As a reminder, AFIA encourages animal food facility personnel to fully cooperate with investigators during FSMA compliance inspections. Your facility’s animal food safety plan should be the main focal point of these inspections. It should tell your food safety story, including how your facility mitigates the risks of the hazards it has identified in its hazard analysis. It is very important that facility personnel are able to effectively communicate the details of your facility’s food safety system. For those facilities where the preventive controls qualified individual is in another office, plant personnel need to be well-informed about the plan so that they may answer any questions investigators have.

AFIA believes that the risks of almost all identified hazards can be effectively mitigated without the need for preventive controls in an animal food safety plan. Most likely, the risks will be mitigated through the use of the facility’s standard operating procedures (SOPs). Your facility should be prepared to show the investigator any SOPs used as justification for not having a preventive control. When showing the investigator the SOP, you should be able to effectively communicate how it mitigates the risks of the identified hazard and be able to prove its effectiveness.

On the topic of copying records, the ORA officials were adamant that copies or photographs should only be requested when the investigator has a valid reason, for instance, to document something the investigator saw that raised questions. If an investigator asks to copy or take a photograph without offering the reason, the facility should ask the inspector for what reason the copy/photo is requested. The ORA officials provided AFIA staff with a few examples, including if there was a finding that was an issue of public health significance or if there was an issue where the investigator was not familiar with and needed assistance from the technical assistance network within FDA’s headquarters.

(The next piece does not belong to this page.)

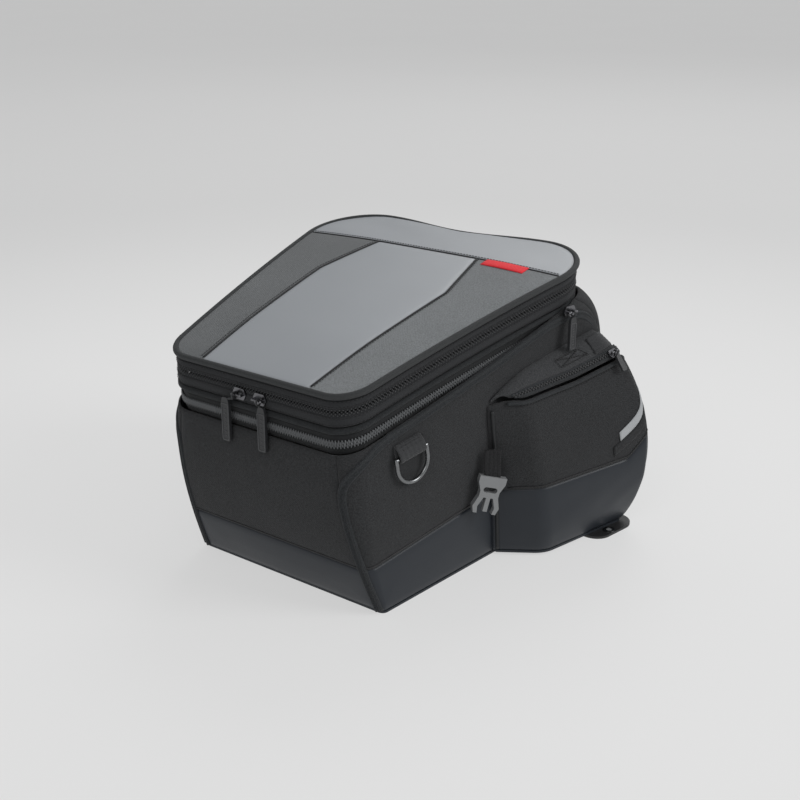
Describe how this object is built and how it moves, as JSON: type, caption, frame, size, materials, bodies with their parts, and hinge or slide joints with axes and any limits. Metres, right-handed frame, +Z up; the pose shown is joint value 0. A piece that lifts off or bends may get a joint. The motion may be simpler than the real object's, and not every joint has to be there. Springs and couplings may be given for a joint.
{
  "type": "motorcycle tail bag",
  "caption": "Wedge-shaped expandable tail bag with a zipped lid, two zipped side pockets, D-rings and mounting tabs.",
  "frame": {"origin": "on the ground under the middle of the whole bag", "axes": "+Z up, -Y is the near end with the two lid zipper pulls, +X is the bag's right side with the expansion zipper pull"},
  "size_m": [0.4146, 0.3416, 0.2711],
  "materials": {
    "body_fabric": "matt woven",
    "body_coated": "satin coated",
    "lid_coated": "satin coated",
    "lid_fabric": "matt woven",
    "piping": "satin",
    "tape": "matt",
    "webbing": "ribbed",
    "board": "matt",
    "zip_metal": "gunmetal",
    "ring_metal": "satin",
    "pull_rubber": "moulded",
    "buckle_plastic": "satin",
    "reflective": "retroreflective",
    "tag_cloth": "woven",
    "tab_rubber": "matt"
  },
  "bodies": {
    "bag_body": {"base_panel": "body_coated", "base_board": "board", "near_end_panel": "body_fabric", "near_end_skirt": "body_coated", "far_end_panel": "body_fabric", "far_end_skirt": "body_coated", "side_panel_right": "body_fabric", "side_panel_left": "body_fabric", "side_skirt_right": "body_coated", "side_skirt_left": "body_coated", "side_piping_right": "piping", "side_piping_left": "piping", "top_gusset": "body_fabric", "expansion_tape_lower": "tape", "d_ring_loop_right": "webbing", "d_ring_loop_left": "webbing", "carry_handle": "webbing", "pocket_wall_right": "body_fabric", "pocket_wall_left": "body_fabric", "pocket_skirt_right": "body_coated", "pocket_skirt_left": "body_coated", "pocket_piping_right": "piping", "pocket_piping_left": "piping", "reflector_right": "reflective", "reflector_left": "reflective", "mount_tab_right": "tab_rubber", "mount_tab_left": "tab_rubber", "tab_eyelet_right": "ring_metal", "tab_eyelet_left": "ring_metal"},
    "collar": {"collar_band": "body_fabric", "collar_ridge": "piping", "expansion_tape_upper": "tape", "expansion_sleeve": "tape"},
    "lid": {"lid_board": "board", "lid_centre_panel": "lid_coated", "lid_side_panel_right": "lid_fabric", "lid_side_panel_left": "lid_fabric", "lid_rear_panel": "lid_coated", "lid_piping": "piping", "lid_band": "body_fabric", "woven_tag": "tag_cloth"},
    "main_slider_right": {"main_slider_right": "zip_metal"},
    "main_pull_right": {"main_pull_right": "pull_rubber"},
    "main_slider_left": {"main_slider_left": "zip_metal"},
    "main_pull_left": {"main_pull_left": "pull_rubber"},
    "expansion_slider": {"expansion_slider": "zip_metal"},
    "expansion_pull": {"expansion_pull": "pull_rubber"},
    "d_ring_right": {"d_ring_right": "ring_metal"},
    "pocket_flap_right": {"pocket_flap_right": "body_fabric"},
    "pocket_slider_right": {"pocket_slider_right": "zip_metal"},
    "pocket_pull_right": {"pocket_pull_right": "pull_rubber"},
    "buckle_right": {"buckle_strap_right": "webbing", "buckle_plug_right": "buckle_plastic"},
    "d_ring_left": {"d_ring_left": "ring_metal"},
    "pocket_flap_left": {"pocket_flap_left": "body_fabric"},
    "pocket_slider_left": {"pocket_slider_left": "zip_metal"},
    "pocket_pull_left": {"pocket_pull_left": "pull_rubber"},
    "buckle_left": {"buckle_strap_left": "webbing", "buckle_plug_left": "buckle_plastic"}
  },
  "joints": [
    {"name": "collar_lift", "type": "slide", "parent": "bag_body", "child": "collar", "axis": [0, 0, 1], "range_m": [0, 0.04]},
    {"name": "lid_hinge", "type": "hinge", "parent": "collar", "child": "lid", "pos_m": [0, 0.1413, 0.25441], "axis": [-1, 0, 0], "range_deg": [0, 105]},
    {"name": "main_slider_slide_right", "type": "slide", "parent": "collar", "child": "main_slider_right", "axis": [1, 0, 0], "range_m": [0, 0.055]},
    {"name": "main_pull_swing_right", "type": "hinge", "parent": "main_slider_right", "child": "main_pull_right", "pos_m": [0.009, -0.1674, 0.183], "axis": [-1, 0, 0], "range_deg": [0, 120]},
    {"name": "main_slider_slide_left", "type": "slide", "parent": "collar", "child": "main_slider_left", "axis": [-1, 0, 0], "range_m": [0, 0.055]},
    {"name": "main_pull_swing_left", "type": "hinge", "parent": "main_slider_left", "child": "main_pull_left", "pos_m": [-0.014, -0.1674, 0.183], "axis": [-1, 0, 0], "range_deg": [0, 120]},
    {"name": "expansion_slider_slide", "type": "slide", "parent": "bag_body", "child": "expansion_slider", "axis": [-0.1895, -0.9635, -0.1892], "range_m": [0, 0.08]},
    {"name": "expansion_pull_swing", "type": "hinge", "parent": "expansion_slider", "child": "expansion_pull", "pos_m": [0.1582, 0.07964, 0.22775], "axis": [-0.193, -0.9812, 0], "range_deg": [0, 90]},
    {"name": "d_ring_swing_right", "type": "hinge", "parent": "bag_body", "child": "d_ring_right", "pos_m": [0.11908, -0.1032, 0.14431], "axis": [-0.1778, -0.9686, -0.1736], "range_deg": [0, 140]},
    {"name": "d_ring_swing_left", "type": "hinge", "parent": "bag_body", "child": "d_ring_left", "pos_m": [-0.11908, -0.1032, 0.14431], "axis": [-0.1778, 0.9686, 0.1736], "range_deg": [0, 140]},
    {"name": "pocket_flap_lift_right", "type": "hinge", "parent": "bag_body", "child": "pocket_flap_right", "pos_m": [0.14667, 0.0718, 0.19164], "axis": [-0.1648, -0.9673, -0.1926], "range_deg": [0, 19]},
    {"name": "pocket_flap_lift_left", "type": "hinge", "parent": "bag_body", "child": "pocket_flap_left", "pos_m": [-0.14667, 0.0718, 0.19164], "axis": [-0.1648, 0.9673, 0.1926], "range_deg": [0, 19]},
    {"name": "pocket_slider_slide_right", "type": "slide", "parent": "pocket_flap_right", "child": "pocket_slider_right", "axis": [-0.1486, -0.9733, -0.1752], "range_m": [0, 0.06]},
    {"name": "pocket_pull_swing_right", "type": "hinge", "parent": "pocket_slider_right", "child": "pocket_pull_right", "pos_m": [0.18123, 0.1194, 0.18631], "axis": [-0.1486, -0.9733, -0.1752], "range_deg": [0, 90]},
    {"name": "pocket_slider_slide_left", "type": "slide", "parent": "pocket_flap_left", "child": "pocket_slider_left", "axis": [0.1486, -0.9733, -0.1752], "range_m": [0, 0.06]},
    {"name": "pocket_pull_swing_left", "type": "hinge", "parent": "pocket_slider_left", "child": "pocket_pull_left", "pos_m": [-0.18123, 0.1194, 0.18631], "axis": [-0.1486, 0.9733, 0.1752], "range_deg": [0, 90]},
    {"name": "buckle_swing_right", "type": "hinge", "parent": "bag_body", "child": "buckle_right", "pos_m": [0.13677, -0.00933, 0.1198], "axis": [-0.6428, -0.766, 0], "range_deg": [0, 60]},
    {"name": "buckle_swing_left", "type": "hinge", "parent": "bag_body", "child": "buckle_left", "pos_m": [-0.13677, -0.00933, 0.1198], "axis": [-0.6428, 0.766, 0], "range_deg": [0, 60]}
  ]
}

AFIA appreciates the opportunity to openly discuss how the agency will conduct these inspections. We are putting a plan in place to hold quarterly discussions with the ORA officials on how the inspections are going, including any issues they are seeing at facilities. We’ll relay this information to AFIA members as we receive it to help you better prepare for your inspections. ORA is willing to meet and encouraged by our offer to keep an open dialogue.”

Reprinted with permission.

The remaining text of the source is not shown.